October 1847 saw him installed as Kapellmeister at the Königliches Opernhaus in Berlin and, as Mendelssohn’s successor, artistic director of the cathedral choir. Wishing to reform Prussian church services, he immediately began to compose a series of large-scale religious works. Preparations for the première of Die lustigen Weiber von Windsor were interrupted by the March Revolution of 1848. Soon afterwards Nicolai joined the Tonkünstlerverband, a society concerned with the reorganization of Prussian musical life; Die lustigen Weiber eventually received its première, without huge success, on 9 March 1849. Two months later, on 11 May, Nicolai died. On the same day he was elected a member of the Akademie der Künste, but too late to receive the news.

Nicolai, Otto

2. Works.


Nicolai’s output comprises some 235 works. Less than half of them were published and in the 20th century few were available in modern editions. Nicolai concentrated mainly on vocal music, including operas, songs and choral works. Among the comparatively few piano and chamber works and large-scale orchestral and choral-orchestral compositions, the Piano Sonata in D minor, the String Quartet in B, the Mass in D and the Symphony in D are noteworthy.

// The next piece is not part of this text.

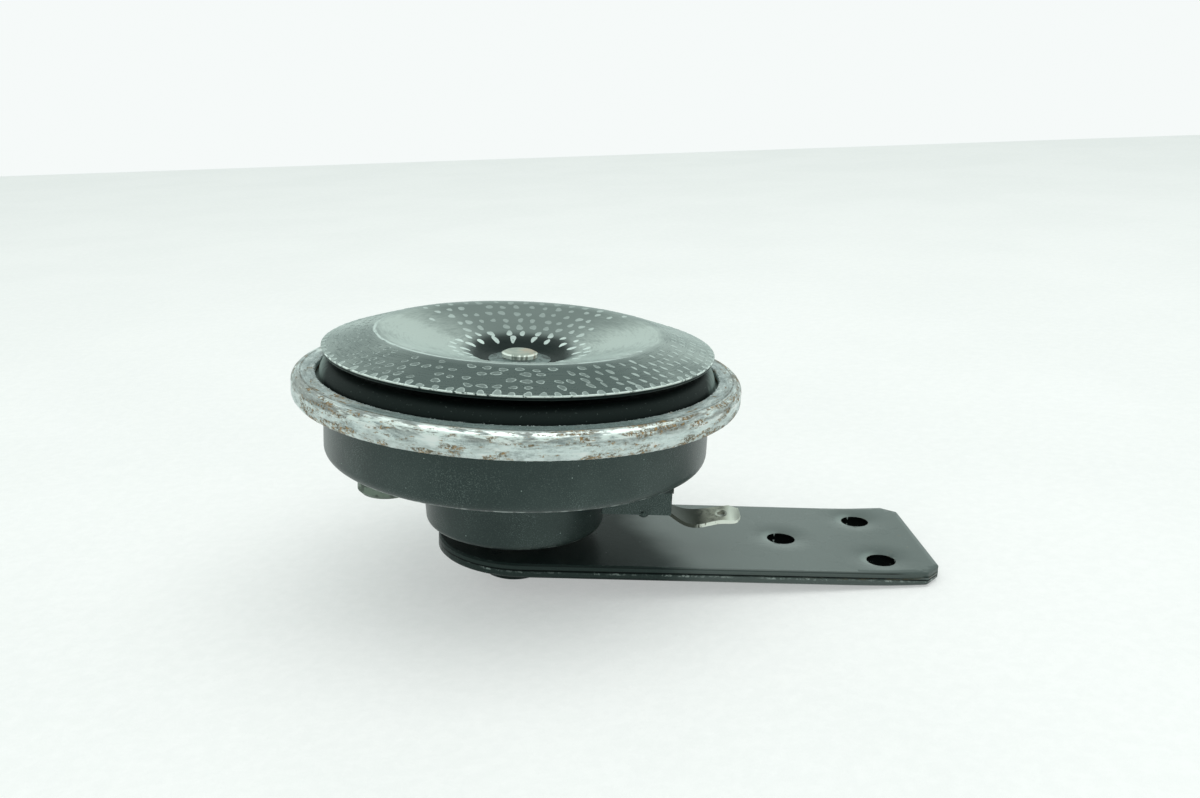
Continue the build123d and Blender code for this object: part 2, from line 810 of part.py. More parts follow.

Nicolai absorbed a great variety of influences and, in his most successful works, created from them his own individual idiom. Stylistically, he kept to the traditions of the forms in which he composed. Classicism dominates the early works of the Berlin years; the songs and small-scale choral pieces follow Zelter’s ideals and the larger choral works show the influence of Handel. His musical language was also strongly influenced by Mozart, Beethoven and Weber. The songs composed between 1827 and 1833 are carefully distinguished by the use of the terms ‘Lieder’ and ‘Gesänge’. The lieder are exclusively strophic, composed according to the ideals of Zelter and of Goethe, who saw the ‘true expression’ of the lied to be ‘that the singer can bring out the different means of the individual strophes of a melody, thereby performing the function of both the lyric and the narrative poet’ (diary, 1801). This ideal contrasts with the musically free, through-composed form of the Gesang, in which Nicolai also gave more importance to the piano accompaniment. In addition, Nicolai was influenced by his study of the folksong collections of Anton Zuccalmaglio, Johann Büsching and Friedrich von der Hagen.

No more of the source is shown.